## START Data block

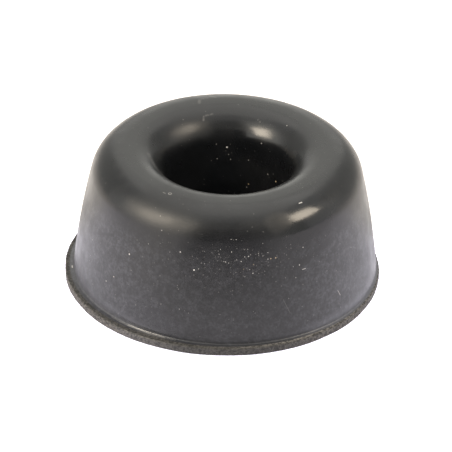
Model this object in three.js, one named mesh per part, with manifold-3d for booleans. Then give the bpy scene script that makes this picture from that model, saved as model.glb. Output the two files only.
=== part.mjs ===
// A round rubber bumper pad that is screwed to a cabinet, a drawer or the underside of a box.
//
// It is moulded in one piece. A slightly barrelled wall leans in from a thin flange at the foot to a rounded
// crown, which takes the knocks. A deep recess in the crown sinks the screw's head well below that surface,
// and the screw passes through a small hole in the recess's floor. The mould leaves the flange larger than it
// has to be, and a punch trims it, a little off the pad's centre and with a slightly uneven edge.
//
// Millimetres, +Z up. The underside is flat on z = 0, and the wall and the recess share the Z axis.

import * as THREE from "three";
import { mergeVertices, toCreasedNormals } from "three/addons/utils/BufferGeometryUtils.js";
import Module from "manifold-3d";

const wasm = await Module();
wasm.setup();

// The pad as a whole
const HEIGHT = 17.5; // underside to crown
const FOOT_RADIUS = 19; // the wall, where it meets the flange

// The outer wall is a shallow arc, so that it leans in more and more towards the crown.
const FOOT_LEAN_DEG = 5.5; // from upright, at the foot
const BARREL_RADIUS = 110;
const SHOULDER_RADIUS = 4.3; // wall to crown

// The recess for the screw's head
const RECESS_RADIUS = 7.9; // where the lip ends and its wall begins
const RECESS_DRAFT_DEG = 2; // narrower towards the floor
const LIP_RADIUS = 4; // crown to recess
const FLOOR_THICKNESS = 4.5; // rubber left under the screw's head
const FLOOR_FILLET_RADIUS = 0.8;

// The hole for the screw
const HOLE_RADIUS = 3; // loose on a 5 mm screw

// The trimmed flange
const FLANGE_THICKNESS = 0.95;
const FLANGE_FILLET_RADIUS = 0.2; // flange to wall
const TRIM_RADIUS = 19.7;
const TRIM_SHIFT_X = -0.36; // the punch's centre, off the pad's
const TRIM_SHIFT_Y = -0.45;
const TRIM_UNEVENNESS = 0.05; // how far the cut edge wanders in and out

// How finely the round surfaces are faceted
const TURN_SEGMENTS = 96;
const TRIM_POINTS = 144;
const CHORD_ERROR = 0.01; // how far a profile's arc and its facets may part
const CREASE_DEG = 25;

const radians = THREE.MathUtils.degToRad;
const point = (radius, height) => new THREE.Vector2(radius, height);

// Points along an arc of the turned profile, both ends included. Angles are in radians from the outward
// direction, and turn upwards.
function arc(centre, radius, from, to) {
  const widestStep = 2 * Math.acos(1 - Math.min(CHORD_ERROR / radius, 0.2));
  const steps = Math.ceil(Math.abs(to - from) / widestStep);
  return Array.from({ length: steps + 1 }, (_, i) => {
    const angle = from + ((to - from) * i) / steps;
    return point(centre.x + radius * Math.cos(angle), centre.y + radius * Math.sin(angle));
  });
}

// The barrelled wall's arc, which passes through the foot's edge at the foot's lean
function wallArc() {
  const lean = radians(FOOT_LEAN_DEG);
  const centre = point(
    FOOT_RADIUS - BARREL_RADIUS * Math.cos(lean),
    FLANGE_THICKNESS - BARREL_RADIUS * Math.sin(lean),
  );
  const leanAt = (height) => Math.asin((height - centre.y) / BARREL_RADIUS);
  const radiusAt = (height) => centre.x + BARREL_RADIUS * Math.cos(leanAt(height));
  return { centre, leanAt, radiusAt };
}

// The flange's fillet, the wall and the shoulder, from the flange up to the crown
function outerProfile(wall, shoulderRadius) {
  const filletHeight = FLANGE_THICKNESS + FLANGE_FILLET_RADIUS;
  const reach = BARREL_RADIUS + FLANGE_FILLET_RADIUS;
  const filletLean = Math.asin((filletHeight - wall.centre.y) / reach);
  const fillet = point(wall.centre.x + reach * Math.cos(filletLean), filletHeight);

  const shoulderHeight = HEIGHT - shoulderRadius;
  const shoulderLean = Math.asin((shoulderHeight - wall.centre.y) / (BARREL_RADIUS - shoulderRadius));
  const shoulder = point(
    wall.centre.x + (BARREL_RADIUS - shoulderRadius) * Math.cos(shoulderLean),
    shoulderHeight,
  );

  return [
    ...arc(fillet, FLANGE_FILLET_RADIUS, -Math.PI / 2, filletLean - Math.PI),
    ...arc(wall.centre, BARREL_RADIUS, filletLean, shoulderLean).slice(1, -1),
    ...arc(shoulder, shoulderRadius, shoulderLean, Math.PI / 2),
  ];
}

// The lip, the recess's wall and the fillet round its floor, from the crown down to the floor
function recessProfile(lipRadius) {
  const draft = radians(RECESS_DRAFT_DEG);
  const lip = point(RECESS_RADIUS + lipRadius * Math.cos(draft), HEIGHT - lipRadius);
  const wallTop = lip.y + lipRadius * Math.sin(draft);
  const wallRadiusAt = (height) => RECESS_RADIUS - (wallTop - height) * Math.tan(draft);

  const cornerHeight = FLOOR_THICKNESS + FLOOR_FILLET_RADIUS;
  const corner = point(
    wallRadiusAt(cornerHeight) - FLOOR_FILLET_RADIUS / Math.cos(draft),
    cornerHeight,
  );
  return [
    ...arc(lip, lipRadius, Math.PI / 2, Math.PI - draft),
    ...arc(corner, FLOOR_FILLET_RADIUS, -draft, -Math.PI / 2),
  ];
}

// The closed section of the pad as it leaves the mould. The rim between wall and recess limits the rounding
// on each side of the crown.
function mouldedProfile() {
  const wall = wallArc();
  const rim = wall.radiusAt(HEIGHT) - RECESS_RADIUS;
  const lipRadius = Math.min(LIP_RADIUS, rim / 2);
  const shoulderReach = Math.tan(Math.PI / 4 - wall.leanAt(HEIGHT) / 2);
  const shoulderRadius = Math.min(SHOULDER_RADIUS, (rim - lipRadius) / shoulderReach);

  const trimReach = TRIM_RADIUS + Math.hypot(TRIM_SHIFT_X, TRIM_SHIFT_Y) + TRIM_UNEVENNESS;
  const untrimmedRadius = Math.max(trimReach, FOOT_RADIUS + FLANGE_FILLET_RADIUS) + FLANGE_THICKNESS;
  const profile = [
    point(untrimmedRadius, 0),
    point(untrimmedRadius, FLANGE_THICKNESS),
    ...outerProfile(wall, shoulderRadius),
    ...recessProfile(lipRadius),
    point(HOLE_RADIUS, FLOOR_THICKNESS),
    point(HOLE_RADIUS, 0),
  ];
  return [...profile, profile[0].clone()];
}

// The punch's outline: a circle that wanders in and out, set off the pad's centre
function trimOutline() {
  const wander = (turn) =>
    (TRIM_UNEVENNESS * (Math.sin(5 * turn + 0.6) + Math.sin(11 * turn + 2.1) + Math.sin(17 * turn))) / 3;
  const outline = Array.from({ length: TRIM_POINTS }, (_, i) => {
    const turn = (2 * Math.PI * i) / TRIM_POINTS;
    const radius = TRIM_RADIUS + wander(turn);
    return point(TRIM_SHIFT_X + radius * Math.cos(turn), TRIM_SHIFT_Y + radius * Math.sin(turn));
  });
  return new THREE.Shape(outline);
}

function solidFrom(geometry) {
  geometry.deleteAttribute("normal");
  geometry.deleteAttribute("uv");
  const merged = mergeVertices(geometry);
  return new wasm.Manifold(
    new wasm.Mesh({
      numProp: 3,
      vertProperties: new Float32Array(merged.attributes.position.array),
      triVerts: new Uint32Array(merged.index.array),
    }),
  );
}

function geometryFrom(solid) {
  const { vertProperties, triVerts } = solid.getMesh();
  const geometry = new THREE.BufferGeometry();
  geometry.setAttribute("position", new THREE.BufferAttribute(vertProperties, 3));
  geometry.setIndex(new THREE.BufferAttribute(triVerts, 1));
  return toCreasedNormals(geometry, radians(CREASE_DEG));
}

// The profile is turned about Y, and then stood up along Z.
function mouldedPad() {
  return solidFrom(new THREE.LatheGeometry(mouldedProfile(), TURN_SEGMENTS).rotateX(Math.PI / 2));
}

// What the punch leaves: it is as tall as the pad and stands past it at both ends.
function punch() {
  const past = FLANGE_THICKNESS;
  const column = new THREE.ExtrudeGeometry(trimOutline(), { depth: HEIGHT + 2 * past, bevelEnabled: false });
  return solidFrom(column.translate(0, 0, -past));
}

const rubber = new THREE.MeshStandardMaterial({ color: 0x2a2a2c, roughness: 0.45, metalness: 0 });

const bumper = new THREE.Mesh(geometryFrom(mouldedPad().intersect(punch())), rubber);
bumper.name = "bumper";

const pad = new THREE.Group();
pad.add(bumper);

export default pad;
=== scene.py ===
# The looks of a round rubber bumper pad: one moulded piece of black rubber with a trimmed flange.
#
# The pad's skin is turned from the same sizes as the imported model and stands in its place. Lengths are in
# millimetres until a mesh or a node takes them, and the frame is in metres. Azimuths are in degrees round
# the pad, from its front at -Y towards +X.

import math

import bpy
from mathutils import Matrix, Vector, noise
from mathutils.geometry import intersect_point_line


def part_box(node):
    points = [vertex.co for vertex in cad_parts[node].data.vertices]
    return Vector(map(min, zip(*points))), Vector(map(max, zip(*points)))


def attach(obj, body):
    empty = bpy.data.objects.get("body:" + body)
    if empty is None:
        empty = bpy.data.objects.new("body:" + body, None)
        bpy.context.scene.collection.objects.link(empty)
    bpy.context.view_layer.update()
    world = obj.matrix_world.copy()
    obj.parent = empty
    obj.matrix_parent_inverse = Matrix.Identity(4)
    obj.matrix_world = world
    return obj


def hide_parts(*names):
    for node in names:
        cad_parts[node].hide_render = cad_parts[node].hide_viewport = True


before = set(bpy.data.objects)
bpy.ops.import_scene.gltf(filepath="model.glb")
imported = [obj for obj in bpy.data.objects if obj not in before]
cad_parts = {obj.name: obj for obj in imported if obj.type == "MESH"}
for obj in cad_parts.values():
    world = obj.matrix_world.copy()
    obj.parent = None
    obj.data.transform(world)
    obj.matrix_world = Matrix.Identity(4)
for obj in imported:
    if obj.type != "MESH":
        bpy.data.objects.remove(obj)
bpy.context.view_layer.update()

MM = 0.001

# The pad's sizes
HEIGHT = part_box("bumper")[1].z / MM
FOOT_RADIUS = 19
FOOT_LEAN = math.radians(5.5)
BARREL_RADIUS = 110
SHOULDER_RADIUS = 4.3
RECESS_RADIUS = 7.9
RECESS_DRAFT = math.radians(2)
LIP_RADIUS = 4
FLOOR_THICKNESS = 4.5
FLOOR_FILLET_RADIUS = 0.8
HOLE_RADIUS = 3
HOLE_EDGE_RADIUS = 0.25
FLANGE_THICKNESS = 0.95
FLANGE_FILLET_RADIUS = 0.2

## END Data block

Problem to solve. Copy out exactly the lines from the one containing "at both ends." to the one containing "if empty is", both ends inclusive.

Full answer.
// What the punch leaves: it is as tall as the pad and stands past it at both ends.
function punch() {
  const past = FLANGE_THICKNESS;
  const column = new THREE.ExtrudeGeometry(trimOutline(), { depth: HEIGHT + 2 * past, bevelEnabled: false });
  return solidFrom(column.translate(0, 0, -past));
}

const rubber = new THREE.MeshStandardMaterial({ color: 0x2a2a2c, roughness: 0.45, metalness: 0 });

const bumper = new THREE.Mesh(geometryFrom(mouldedPad().intersect(punch())), rubber);
bumper.name = "bumper";

const pad = new THREE.Group();
pad.add(bumper);

export default pad;
=== scene.py ===
# The looks of a round rubber bumper pad: one moulded piece of black rubber with a trimmed flange.
#
# The pad's skin is turned from the same sizes as the imported model and stands in its place. Lengths are in
# millimetres until a mesh or a node takes them, and the frame is in metres. Azimuths are in degrees round
# the pad, from its front at -Y towards +X.

import math

import bpy
from mathutils import Matrix, Vector, noise
from mathutils.geometry import intersect_point_line


def part_box(node):
    points = [vertex.co for vertex in cad_parts[node].data.vertices]
    return Vector(map(min, zip(*points))), Vector(map(max, zip(*points)))


def attach(obj, body):
    empty = bpy.data.objects.get("body:" + body)
    if empty is None:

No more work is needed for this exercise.